Solving Resource Allocation Requests
Many orchestration and management systems are highly resource-oriented, and allocations are commonly based on resource requests. However, declarative requests based on specific resource requirements have drawbacks. Users need to have detailed knowledge about the available resources, but the quantification of the resource requirements may not be easily determined (for example, the exact performance characteristics of the targeted platform need to be known to make optimal resource requests). Incorrectly specified resource requirements can often lead to suboptimal performance, faults, or under-allocation and overallocation of resources.
Users of serverless and low-code platforms need less knowledge about resource allocations and do not have to worry about what hardware their code will run on when using cloud-native app design paradigms. These factors are driving the gradual transition from a resource-oriented requirement definition model to an intent-driven one in the future.
IDO Platform Features
IDO supports resource allocation methodologies and can support vertical and horizonal scaling of cloud-native applications. With IDO, platform features can be configured and set up without the service owner explicitly requesting them or knowing about their existence. The IDO model can autonomously enable available platform features, showcasing ease of use for application and resource owners in benefitting from platform-differentiating features. For example, platform features include but are not limited to the following:
Intel® Speed Select Technology (Intel® SST)
IDO integrates with Intel Speed Select Technology (Intel SST) to allocate the right amount of CPU resources needed for the targeted application intents and associated objectives. In addition to CPU rightsizing, the associated CPU cores are set to the most efficient power profile, ensuring the power consumption of the least amount of energy needed for the given SLO targets.

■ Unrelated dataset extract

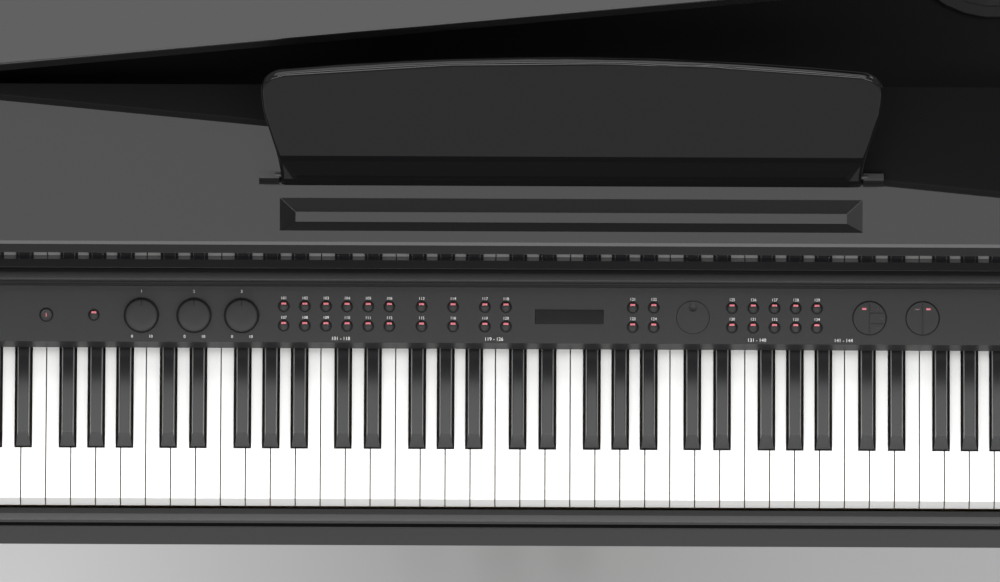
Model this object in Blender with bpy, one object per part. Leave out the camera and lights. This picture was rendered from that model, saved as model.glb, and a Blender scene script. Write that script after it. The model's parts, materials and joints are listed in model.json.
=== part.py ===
"""Digital baby grand piano, built from its separate pieces. Metres, +Z up, front towards -Y.

Most pieces are measured in the keyboard frame: X from the middle of the keyboard, Y back from the
front edge of the white keys and Z up from their tops. The control panel's pieces are measured in the
panel frame: X along it, Y up its slope from the front edge, and Z out of its face.
"""

import math

import bmesh
import bpy
from mathutils import Vector

# Clearances
TOUCH = 0.0003
SLIDE_FIT = 0.0005
KEY_GAP = 0.001

# Keyboard
KEY_PITCH = 0.0235
WHITE_COUNT = 52
KEY_TOP_HEIGHT = 0.735
WHITE_LENGTH = 0.228
WHITE_THICK = 0.0205
HEAD_LENGTH = 0.0502
BLACK_FRONT = 0.0517
BLACK_WIDTH = 0.014
BLACK_TOP_WIDTH = 0.0096
BLACK_HEIGHT = 0.0115
BLACK_SLOPE_RUN = 0.010
BLACK_FALL = math.tan(math.radians(1.58))
BLACK_SIDE_GAP = 0.0013
BLACK_OFFSETS = {"C": -0.0024, "D": 0.0021, "F": -0.0031, "G": 0.0002, "A": 0.0035}
PIVOT_INSET = 0.013
KEY_BAR = 0.006
BLACK_BAR_RISE = 0.0015
BLACK_BAR_THICK = 0.005
TAIL_INSET = 0.0085
LETTERS = "ABCDEFG"
MIDDLE_FIRST = 23
MIDDLE_COUNT = 7

# Case, in the keyboard frame
BLOCK_WIDTH = 0.0675
CASE_FRONT = -0.040
CASE_REAR = 1.110
CASE_BOTTOM = -0.083
RIM_THICK = 0.025
BEND_START = 0.380
TAIL_CORNER = 0.125
ARM_TOP = 0.075
TOP_LEVEL = 0.187
NOSING_THICK = 0.023
NOSING_FRONT = 0.1826
NOSING_CHAMFER = 0.0028
NOSING_SLANT = (0.0041, 0.0112)
NOSING_ROUND = 0.0015
PANEL_SEAM = 0.3465
LID_THICK = 0.018
LID_OPEN = 15.1
HINGE_INSET = 0.0055
HINGE_DROP = 0.005
HINGE_KNUCKLE = 0.0045
HINGE_SPAN = (0.370, 0.930)
LEAF_THICK = 0.003
CHEEK_THICK = 0.0197
CHEEK_SETBACK = 0.003
KEYBED_THICK = 0.028
KEYBED_REAR = 0.350
UPSTAND_SEAT = 0.005
BOTTOM_THICK = 0.018
DECK_TOP = 0.130
DECK_THICK = 0.008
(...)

Intel® Resource Director Technology (Intel® RDT)
IDO also integrates with Intel Resource Director Technology (Intel RDT) to make sure the right amount of memory and cache resources are allocated based on the targeted intents and associated objectives. IDO can autonomously enable platform features in a dynamic manner, which is helpful in resource constraint environments with multiple applications running on a shared platform.
Deep Dive: Intent-Driven Orchestration Uses Planning Component
Here’s an overview on how the IDO system works: A planning component is embedded in the Kubernetes control plane to enable intent-driven orchestration in the closed loop system. The intents are defined as objects in the K8s cluster while they are assessed by the planning component. This component continuously watches the current state of the user’s KPIs and the system’s telemetry information, using a planning algorithm to generate a set of actions to keep the desired and current state close. Various orchestration actions can be performed through plugin actuators supporting different kinds of resources.
Figure 1. The IDO planning component uses a pluggable architecture.
The planner continuously compares the current state of a workload instance to the desired one, and dynamically adjusts to meet the target objective. Different workloads, such as microservices, functions, or others, require different resource management techniques. While compute-intensive and cache-sensitive workloads benefit from memory bandwidth and last-level-cache tuning, others might benefit from scaling out and/or up.
Figure 2. Autonomous intent management is enabled by foreground and background flows.
In the ML-based autonomous intent management system, data from observability stacks is processed using AI/ML techniques, forming a continuously running background flow that gives insight into the effect of orchestration actions on target objectives. These insights are stored in a knowledge base as lookup tables, regression models, or neural networks, for example. The insights are then used in a foreground flow where the service owner requests the intents and the orchestration stack tries to adhere to the given targets within the bounds of the effects possible with resource assignment. This flow enables closed-loop automation for managing the intents. IDO uses this type of reactive planning where the planner reacts to an event and uses current insights to determine a possible set of actions. The platform can also use opportunistic planning where the planner tries to bring the current state closer to the goal state (although the goal state cannot be reached), and proactive planning where the planning component and its plugins try to explore the effect of an orchestration action.
Instead of relying on domain knowledge, IDO enables users in serverless environments to define what they really care about — their application objectives.